I could really use some help right now. He silently begged Father Soren. The man may have never told him what he wanted to hear, but the priest had always told him what he needed to know. In a cold, uncaring universe, nothing could justify this. His death was meaningless, and he might as well just go on living. He knew that in his bones, but he wasn’t enough of a religious nut to believe otherwise.
But if that cold universe of the Free Exchange brought you to this hell, why not take the leap? Father Soren whispered in his ear. What do you have to lose? Miles lifted his eyes. He was never a man of faith, of blind bets and countless wagers, but he realized that wasn’t quite the truth. Every path he had taken had brought him further into hell. There was nothing for him to wager except a life of pointless misery. He closed his eyes. Yes, that was his wager.
That the universe had some meaning. That what he did here counted. That he could save those lives out there, and maybe even the Andromedans. Maybe Captain Singh could do it, and maybe he couldn’t, but Miles realized he could make that bet. There was no guarantee that it was the truth, but he had nothing left to lose.
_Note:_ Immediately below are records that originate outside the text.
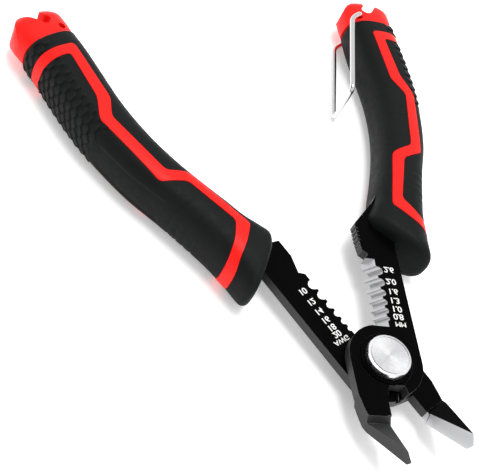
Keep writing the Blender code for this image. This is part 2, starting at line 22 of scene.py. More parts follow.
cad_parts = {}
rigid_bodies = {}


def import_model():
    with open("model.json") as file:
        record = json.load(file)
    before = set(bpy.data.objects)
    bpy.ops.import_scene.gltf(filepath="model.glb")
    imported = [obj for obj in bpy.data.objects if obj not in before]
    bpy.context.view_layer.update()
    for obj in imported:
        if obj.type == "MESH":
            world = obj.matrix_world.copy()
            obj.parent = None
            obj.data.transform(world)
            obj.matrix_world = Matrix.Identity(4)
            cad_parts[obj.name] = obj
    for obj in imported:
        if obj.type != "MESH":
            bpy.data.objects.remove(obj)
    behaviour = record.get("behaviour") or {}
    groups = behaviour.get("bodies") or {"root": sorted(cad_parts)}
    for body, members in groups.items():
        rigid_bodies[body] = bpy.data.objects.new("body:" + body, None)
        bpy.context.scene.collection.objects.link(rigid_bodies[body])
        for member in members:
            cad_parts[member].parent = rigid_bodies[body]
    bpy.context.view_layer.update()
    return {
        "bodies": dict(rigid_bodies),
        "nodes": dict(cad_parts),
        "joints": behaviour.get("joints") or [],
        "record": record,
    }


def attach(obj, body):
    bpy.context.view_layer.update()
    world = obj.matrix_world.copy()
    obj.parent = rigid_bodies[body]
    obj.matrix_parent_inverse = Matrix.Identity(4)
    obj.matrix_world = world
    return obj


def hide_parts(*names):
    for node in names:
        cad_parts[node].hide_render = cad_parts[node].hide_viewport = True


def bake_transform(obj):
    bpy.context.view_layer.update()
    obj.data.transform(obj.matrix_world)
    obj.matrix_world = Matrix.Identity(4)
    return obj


LOG = logging.getLogger("wire_stripper")
MM = 0.001
PIVOT = Vector((-0.565, -57.18, 9.5))    # millimetres, where the axis meets the mating plane
FACE = 0.15                              # a plate's mating face, from the mating plane
BACK = 3.65                              # a plate's outer face, from the mating plane

Point2 = tuple[float, float]
Point3 = tuple[float, float, float]
Colour = tuple[float, float, float]


# ------------------------------------------------------------------ places

@dataclass(frozen=True)
class Handle:
    """Where one lever and its grip lie with the tool open."""

    name: str
    body: str
    side: int
    degrees: float

    def matrix(self) -> Matrix:
        """Return the lever's frame in the tool's frame, with its offset in metres."""
        turn = Matrix.Rotation(math.radians(-self.side * self.degrees), 4, "Z")
        return Matrix.Translation(PIVOT * MM) @ turn

    def place(self, points: np.ndarray) -> np.ndarray:
        """Turn points of this lever's frame into the tool's frame.

        Args:
            points: An array of (n, s, z) rows in millimetres.

        Returns:
            An array of (x, y, z) rows in metres.
        """
        local = np.array(points, float) * (self.side, 1.0, 1.0) * MM
        matrix = np.array(self.matrix())
        return local @ matrix[:3, :3].T + matrix[:3, 3]


FRONT = Handle("front", "front_handle", 1, 16.57)
REAR = Handle("rear", "rear_handle", -1, 16.1)


# ------------------------------------------------------------------ mesh tools

def solid(name: str, vertices: np.ndarray, faces: Iterable[Sequence[int]]) -> bpy.types.Mesh:
    """Return a closed mesh whose faces point out.

    Args:
        name: The mesh's name.
        vertices: Its points in metres.
        faces: Its faces, as runs of point numbers.

    Returns:
        The new mesh.
    """
    mesh = bpy.data.meshes.new(name)
    mesh.from_pydata([tuple(v) for v in vertices], [], [tuple(f) for f in faces])
    work = bmesh.new()
    work.from_mesh(mesh)
    bmesh.ops.recalc_face_normals(work, faces=work.faces)
    work.to_mesh(mesh)
    work.free()
    return mesh


def show(name: str, mesh: bpy.types.Mesh) -> bpy.types.Object:
    """Link a mesh to the scene as an object."""
    item = bpy.data.objects.new(name, mesh)
    bpy.context.scene.collection.objects.link(item)
    return item


def loft(name: str, rings: np.ndarray) -> bpy.types.Mesh:
    """Skin a run of rings that all have the same number of points, and cap both ends.

    Args:
        name: The mesh's name.
        rings: An array of shape (rings, points, 3), in metres.

    Returns:
        The closed mesh.
    """
    rows, count = rings.shape[:2]
    faces = [(r * count + i, r * count + (i + 1) % count,
              (r + 1) * count + (i + 1) % count, (r + 1) * count + i)
             for r in range(rows - 1) for i in range(count)]
    faces.append(tuple(range(count)))
    faces.append(tuple(range((rows - 1) * count, rows * count)))
    return solid(name, rings.reshape(-1, 3), faces)


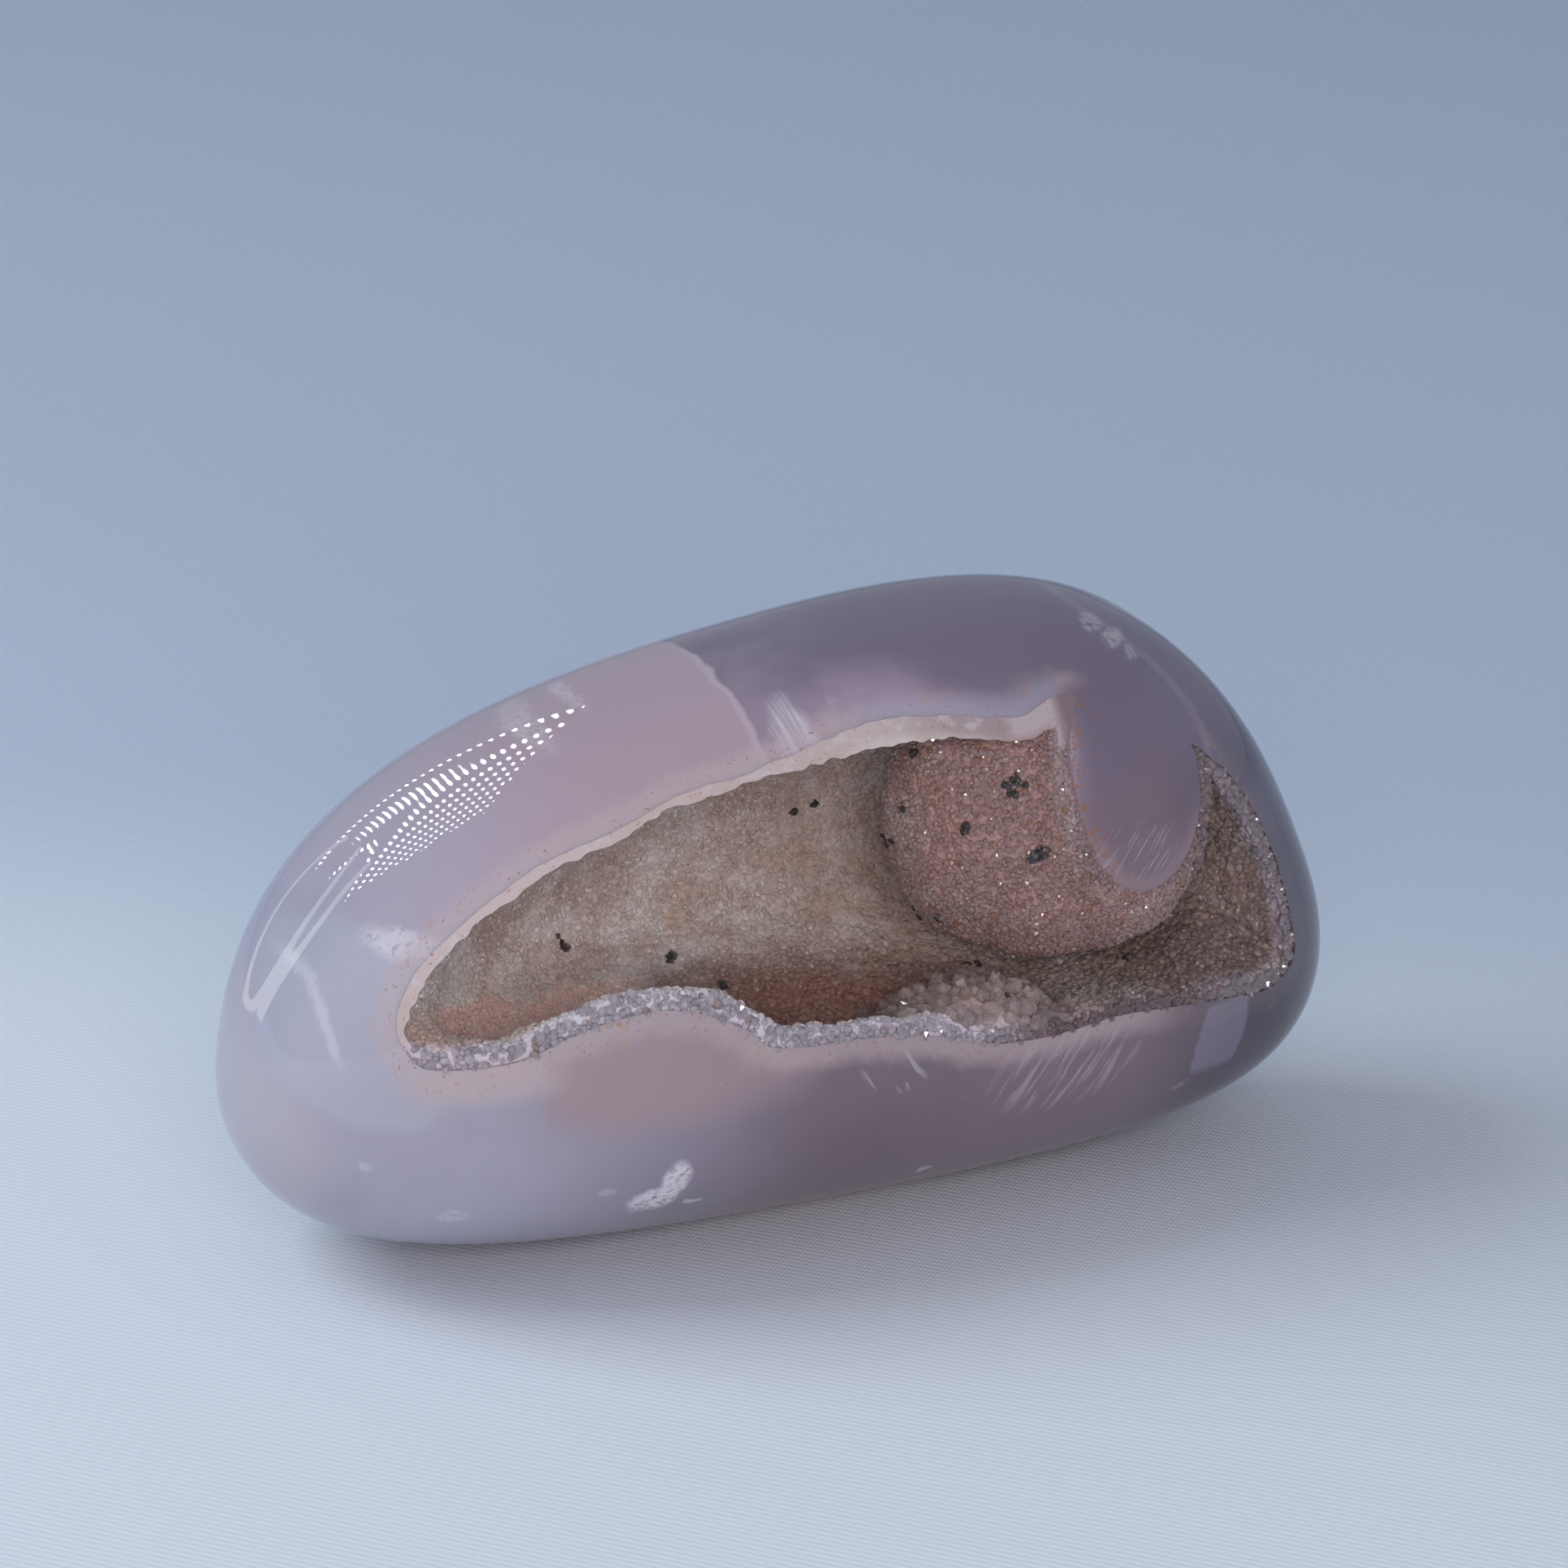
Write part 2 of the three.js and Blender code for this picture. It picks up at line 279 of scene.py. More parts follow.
def ellipsoid(at, size, subdivisions, roughness=None):
    bpy.ops.mesh.primitive_ico_sphere_add(subdivisions=subdivisions, radius=1)
    made = bpy.context.object
    unit = np.array([v.co for v in made.data.vertices])
    unit /= np.linalg.norm(unit, axis=1)[:, None]
    faces = np.array([p.vertices[:] for p in made.data.polygons])
    bpy.data.objects.remove(made)
    points = unit * size + at
    if roughness:
        normals = unit / size
        normals /= np.linalg.norm(normals, axis=1)[:, None]
        points = points + normals * lumps(points, roughness)[:, None]
    return points, faces


def ellipsoidReach(places, at, size):
    return np.linalg.norm((places - np.array(at)) / np.array(size), axis=1)


def pieceFrom(name, points, faces):
    mesh = bpy.data.meshes.new(name)
    mesh.from_pydata(points.tolist(), [], faces.tolist() if hasattr(faces, "tolist") else faces)
    mesh.update()
    piece = bpy.data.objects.new(name, mesh)
    bpy.context.scene.collection.objects.link(piece)
    return piece


def carve(piece, other, operation):
    # a boolean join or cut, applied at once
    change = piece.modifiers.new("carve", "BOOLEAN")
    change.operation = operation
    change.solver = "MANIFOLD"
    change.object = other
    scene = bpy.context.evaluated_depsgraph_get()
    made = bpy.data.meshes.new_from_object(piece.evaluated_get(scene))
    piece.modifiers.clear()
    piece.data = made
    bpy.data.objects.remove(other)
    return piece


def pointsOf(piece):
    flat = np.zeros(len(piece.data.vertices) * 3)
    piece.data.vertices.foreach_get("co", flat)
    return flat.reshape(-1, 3)


def trianglesOf(piece):
    piece.data.calc_loop_triangles()
    flat = np.zeros(len(piece.data.loop_triangles) * 3, int)
    piece.data.loop_triangles.foreach_get("vertices", flat)
    return flat.reshape(-1, 3)


def keepLargest(piece):
    # drops the crumbs that a cut can leave
    points, faces = pointsOf(piece), trianglesOf(piece)
    label = np.arange(len(points))
    while True:
        low = label[faces].min(1)
        fresh = label.copy()
        for k in range(3):
            np.minimum.at(fresh, faces[:, k], low)
        fresh = fresh[fresh]
        if (fresh == label).all():
            break
        label = fresh
    main = np.bincount(label).argmax()
    kept = faces[label[faces[:, 0]] == main]
    used, numbered = np.unique(kept, return_inverse=True)
    mesh = bpy.data.meshes.new(piece.name)
    mesh.from_pydata(points[used].tolist(), [], numbered.reshape(-1, 3).tolist())
    mesh.update()
    piece.data = mesh
    return piece


def note(piece, name, values):
    # a value for each corner point, which the piece's material reads
    attribute = piece.data.attributes.new(name, "FLOAT", "POINT")
    attribute.data.foreach_set("value", np.asarray(values, np.float32))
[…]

And maybe that was what the real truth was anyway—whatever brought you out of that hell you found yourself in.
Miles screamed as he held the gun. The weight of the world fell upon him as every instinct of his body tried to pull him back. It hurt; it hurt more than anything he had ever felt in his life. Miles knew he was giving it all up, every hope and dream he ever had. Everything. Every drop of blood. It all flashed before his eyes… and he pulled the trigger.
Miles thought he was thrown against the bulkhead. Maybe the shield generator exploded. It knocked the air out of his lungs anyway. The world was blurry. His thoughts were slowing, and he knew he didn’t have much time. My hat? Where’s my hat? His fingers scrambled for purchase on the metal floor, and then he found it.
Relief took him as he gripped the brim of the felt cowboy hat. With one hand, he placed the brown hat back on his head. He slumped against the wall. There, he could die now. His head rolled as he stared out into the blackness of space. All the turret fire had ceased, and the infinite was silent.
His lungs tried to draw breath, but there was nothing. He grinned as he saw the Hyperion floating in the void. The shuttles all approaching fast. It was over. It was all over.
He didn’t regret it. In fact, everything seemed to be falling away. All that misery and pain, it didn’t matter. The choice had been made, and for the first time in Miles Kieth’s life, he thought he made the right one. Tannis? Miles didn’t give a damn about Tannis anymore.
Miles looked to the Hyperion. This is farewell, Captain. He took his hat and placed it on his chest. Godspeed.
He tried to laugh, but he could only muster out silent chokes. He gazed off into space. The jeweled stars looked down upon him from the quiet night. A billion billion stars, they were all there in front of him. His grin widened into a beaming smile. Countless worlds were waiting for him, and he would go. He would go flying out into the universe.
But first some sleep. He was tired. He was so very tired.